The Christmas story, of course, is another amazing testimony to love. That is what Sarah celebrates on her new album “All the Earth Alive Rejoicing.” She noted that she would happily record a Christmas album every year if she could because, ”I am an incarnation girl…I love the incarnation from a theological standpoint, that concept that God condescends and comes to us and says, ‘I got you. I love you.’”
In light of that, one of her songs is titled “Lowly the Cradle,” which reminds listeners that the God of the universe humbled Himself to be born in a manger. Sarah observed, ”We live in a world where many of the strong want to lord it over the weak, and want to keep the poor and powerless in their place, and want to keep people enslaved in different ways...God understood that about our human preconditions to be sinful people who want power—and some want to lord it over others.

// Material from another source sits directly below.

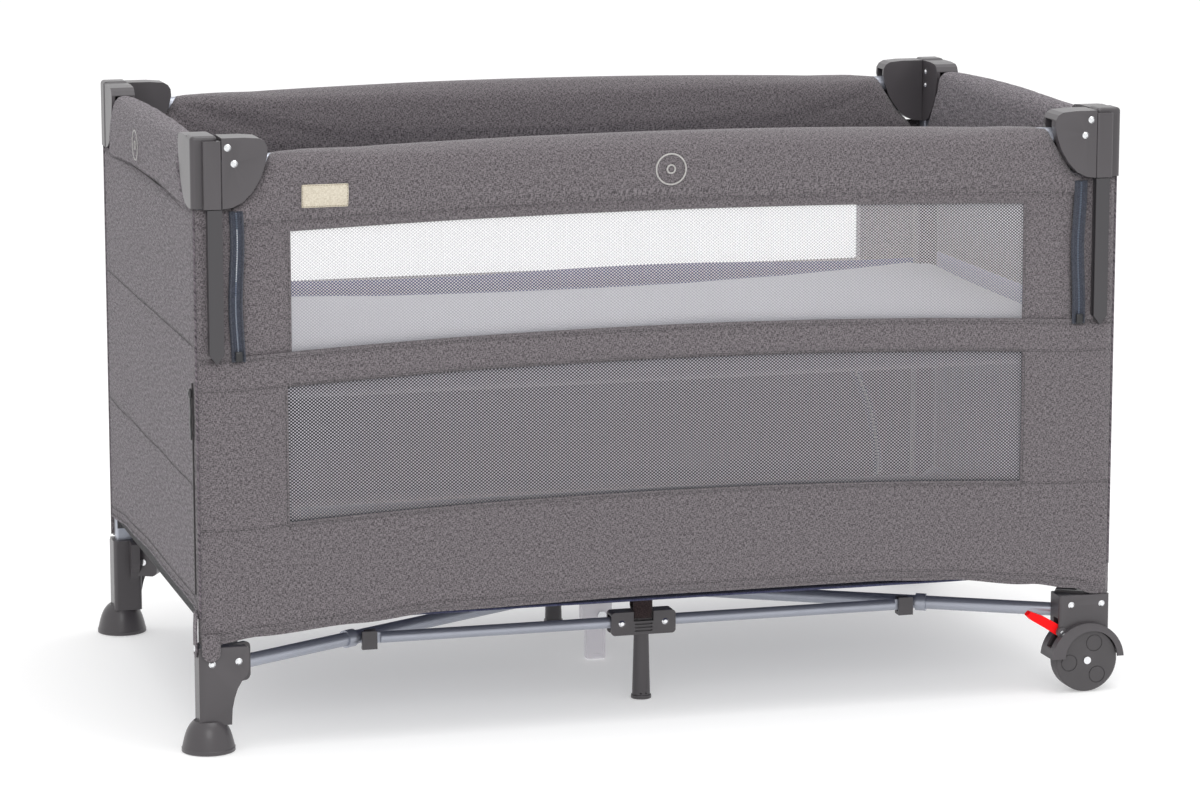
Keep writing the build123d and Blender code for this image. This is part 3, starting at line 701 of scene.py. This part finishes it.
VS = steps(-PY - 0.0105, PY + 0.0105, 116)
for s, tag, body in ENDS:
    place = end_place(s)
    wall = bands(f"end_cloth_{tag}", VS, [(end_hem, 16), (END_SEAMS[0], 12), (END_SEAMS[1], 12),
                                          (WALL_TOP, 1)], place, grey_y)
    bits = []
    seam_vs = steps(-PY - 0.008, PY + 0.008, 120)
    for k, curve in enumerate((lambda v: end_hem(v) + 0.0125, *END_SEAMS)):
        pts = [place(v, height_at(curve, v)) for v in seam_vs]
        out = [(x + s * 0.0010, y, z) for x, y, z in pts]
        bits.append(stitches(f"end_seam_{tag}_{k}", out, thread, normal=(s, 0, 0)))
        bits.append(tube(f"end_groove_{tag}_{k}", [(x + s * 0.0003, y, z + 0.002) for x, y, z in pts],
                         0.0007, thread, 6))
    bits.append(tube(f"end_roll_{tag}", [place(v, end_hem(v)) for v in seam_vs], 0.0022, grey_y, 8))
    # piped corners where the end cloth meets the long sides
    for y in (-PY - 0.0105, PY + 0.0105):
        path = [(s * (WX - 0.0018), y + math.copysign(0.001, y), z)
                for z in steps(end_hem(y), WALL_TOP, 40)]
        bits.append(tube(f"corner_pipe_{tag}_{'f' if y < 0 else 'b'}", path, 0.0018, grey_y, 8))
    on_wall(body, "y", wall, *bits)
    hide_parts(f"wall_{tag}")

# back wall: cloth below, net above
NET_R = 0.492                              # half length of the back window
BACK_LOW, BACK_HIGH = 0.488, 0.657         # its lower and upper edge
back_hem = bow(0.60, 0.138, 0.157)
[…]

“For Him to come as a king in a completely powerless state is such an incredible, beautiful image—to literally say, ‘I come as the poor, I come as the weak, I come as the innocent, I come as the stranger and the immigrant.’…In writing ‘Lowly the Cradle,’ it was important for me to address the humility of God. I worry about a culture where we focus too much on God as power and contorting God in our image, if that makes sense. The way that Christ came to us is the antithesis of a lot of what’s happening in the world right now: to come humbly and quietly, to fall among us to lowly birth parents with no money and no stature, but people who had love and kindness to give.”